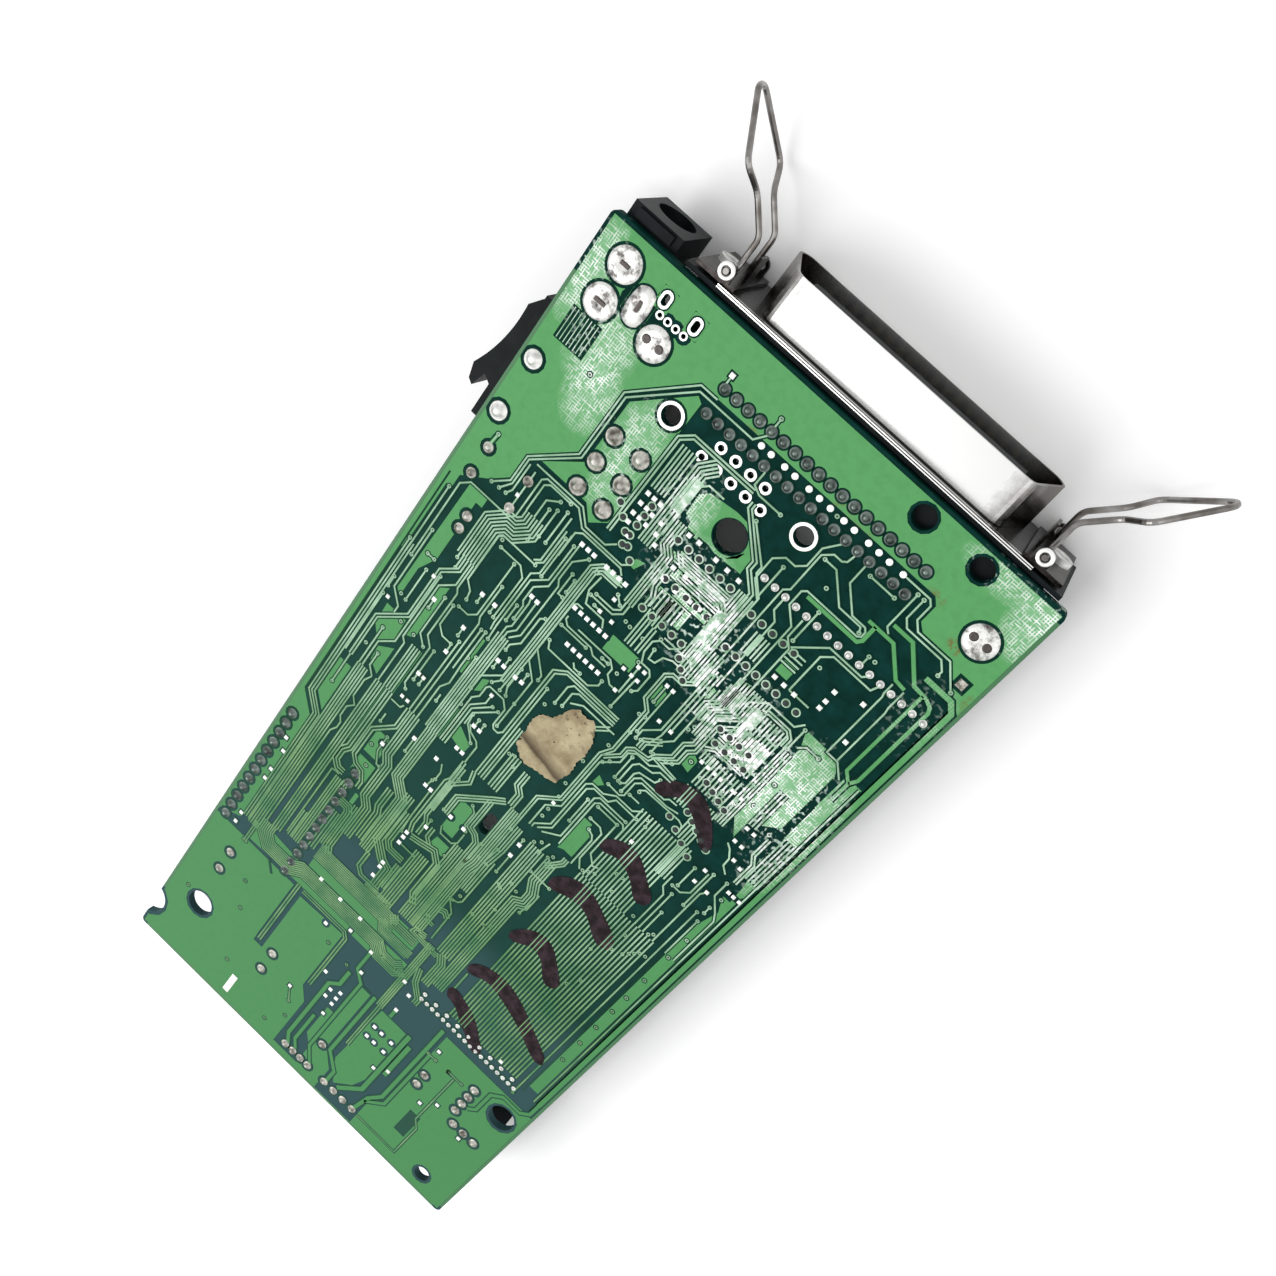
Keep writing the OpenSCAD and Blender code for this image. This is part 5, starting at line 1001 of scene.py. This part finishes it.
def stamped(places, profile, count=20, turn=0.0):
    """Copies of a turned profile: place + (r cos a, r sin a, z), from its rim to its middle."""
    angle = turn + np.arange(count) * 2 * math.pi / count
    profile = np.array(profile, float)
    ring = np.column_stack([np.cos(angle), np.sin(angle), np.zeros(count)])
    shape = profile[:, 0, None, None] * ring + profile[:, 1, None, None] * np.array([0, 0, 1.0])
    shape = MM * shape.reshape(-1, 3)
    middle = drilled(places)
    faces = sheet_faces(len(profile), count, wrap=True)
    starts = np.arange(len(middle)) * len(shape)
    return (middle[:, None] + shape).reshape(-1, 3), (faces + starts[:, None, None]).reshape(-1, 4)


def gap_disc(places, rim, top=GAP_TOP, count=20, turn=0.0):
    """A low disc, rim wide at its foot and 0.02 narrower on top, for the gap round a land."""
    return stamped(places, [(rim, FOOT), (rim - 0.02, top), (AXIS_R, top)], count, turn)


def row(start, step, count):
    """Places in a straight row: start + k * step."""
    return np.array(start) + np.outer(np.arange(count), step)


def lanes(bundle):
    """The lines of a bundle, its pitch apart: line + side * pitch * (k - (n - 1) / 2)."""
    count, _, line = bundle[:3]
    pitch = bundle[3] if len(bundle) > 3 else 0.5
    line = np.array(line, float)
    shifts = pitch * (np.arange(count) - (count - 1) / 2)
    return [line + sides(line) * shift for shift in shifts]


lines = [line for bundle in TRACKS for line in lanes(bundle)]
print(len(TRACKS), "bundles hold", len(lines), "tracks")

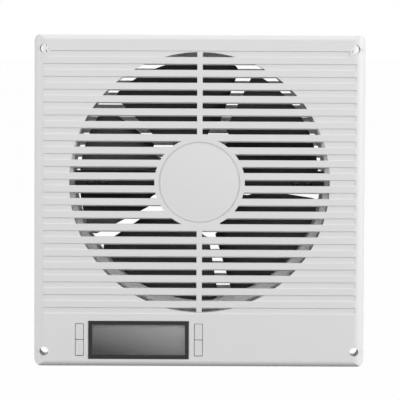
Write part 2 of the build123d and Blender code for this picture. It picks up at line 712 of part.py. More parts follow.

++++++

▶ _Task statement_
The records above are to be repeated exactly, in their entirety.

▶ _Right answer_
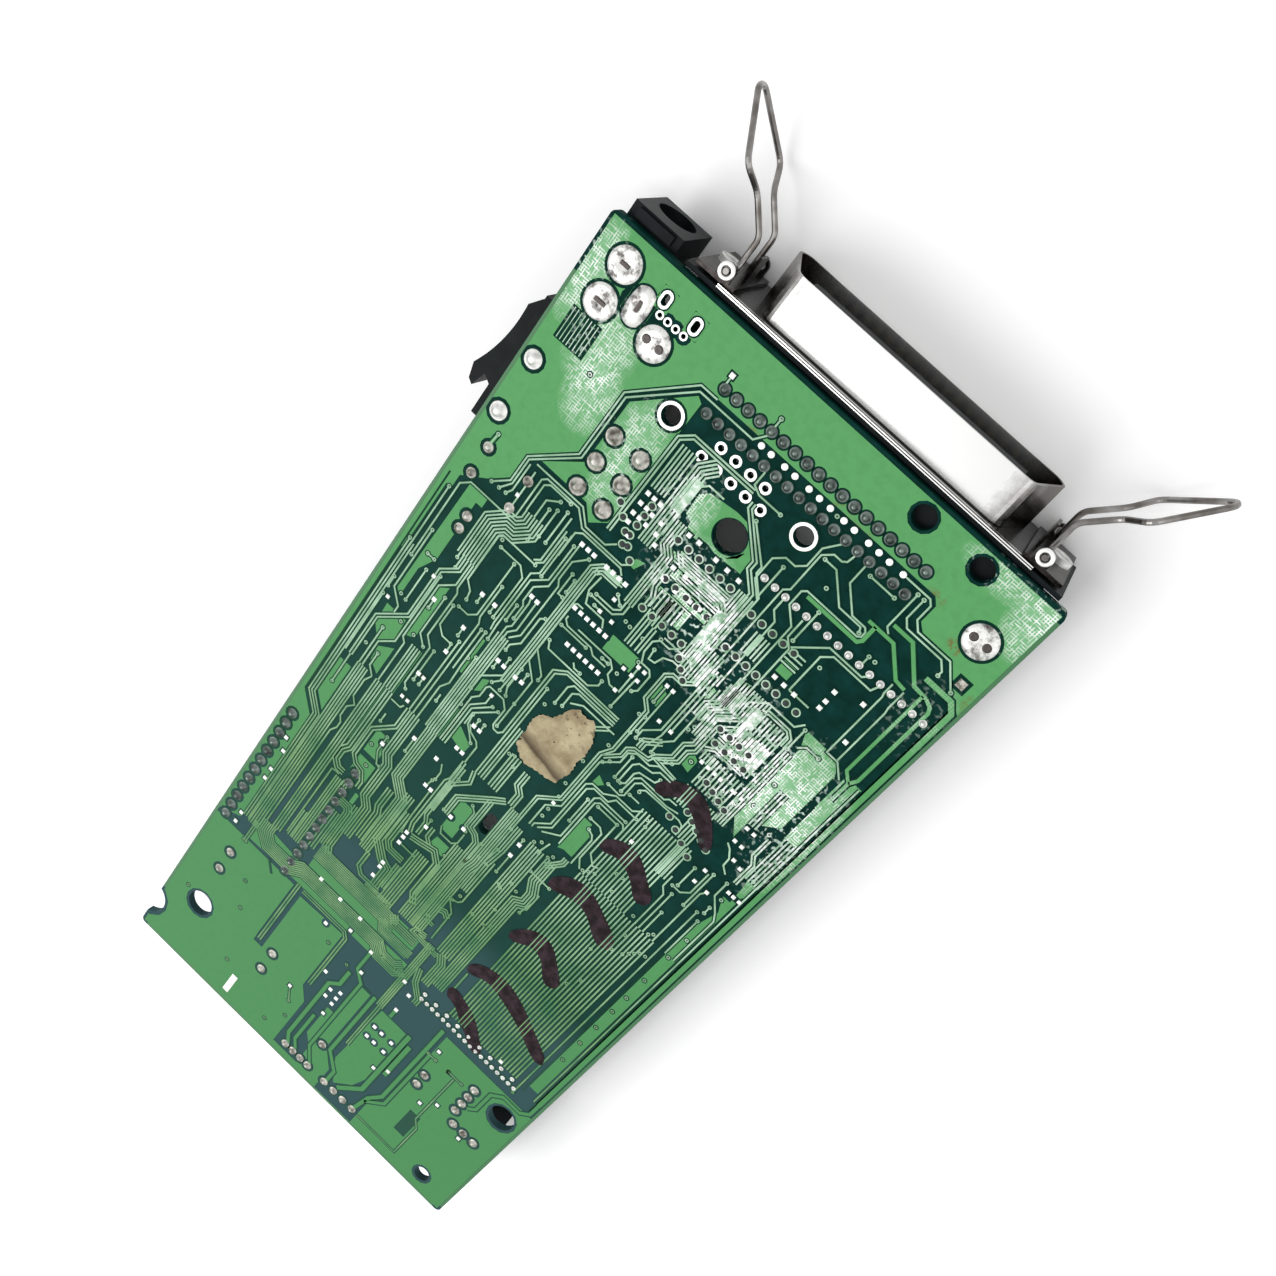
Keep writing the OpenSCAD and Blender code for this image. This is part 5, starting at line 1001 of scene.py. This part finishes it.
def stamped(places, profile, count=20, turn=0.0):
    """Copies of a turned profile: place + (r cos a, r sin a, z), from its rim to its middle."""
    angle = turn + np.arange(count) * 2 * math.pi / count
    profile = np.array(profile, float)
    ring = np.column_stack([np.cos(angle), np.sin(angle), np.zeros(count)])
    shape = profile[:, 0, None, None] * ring + profile[:, 1, None, None] * np.array([0, 0, 1.0])
    shape = MM * shape.reshape(-1, 3)
    middle = drilled(places)
    faces = sheet_faces(len(profile), count, wrap=True)
    starts = np.arange(len(middle)) * len(shape)
    return (middle[:, None] + shape).reshape(-1, 3), (faces + starts[:, None, None]).reshape(-1, 4)


def gap_disc(places, rim, top=GAP_TOP, count=20, turn=0.0):
    """A low disc, rim wide at its foot and 0.02 narrower on top, for the gap round a land."""
    return stamped(places, [(rim, FOOT), (rim - 0.02, top), (AXIS_R, top)], count, turn)


def row(start, step, count):
    """Places in a straight row: start + k * step."""
    return np.array(start) + np.outer(np.arange(count), step)


def lanes(bundle):
    """The lines of a bundle, its pitch apart: line + side * pitch * (k - (n - 1) / 2)."""
    count, _, line = bundle[:3]
    pitch = bundle[3] if len(bundle) > 3 else 0.5
    line = np.array(line, float)
    shifts = pitch * (np.arange(count) - (count - 1) / 2)
    return [line + sides(line) * shift for shift in shifts]


lines = [line for bundle in TRACKS for line in lanes(bundle)]
print(len(TRACKS), "bundles hold", len(lines), "tracks")

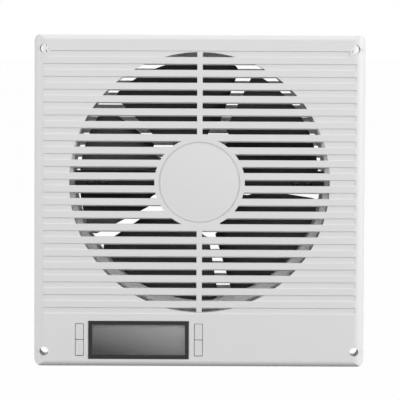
Write part 2 of the build123d and Blender code for this picture. It picks up at line 712 of part.py. More parts follow.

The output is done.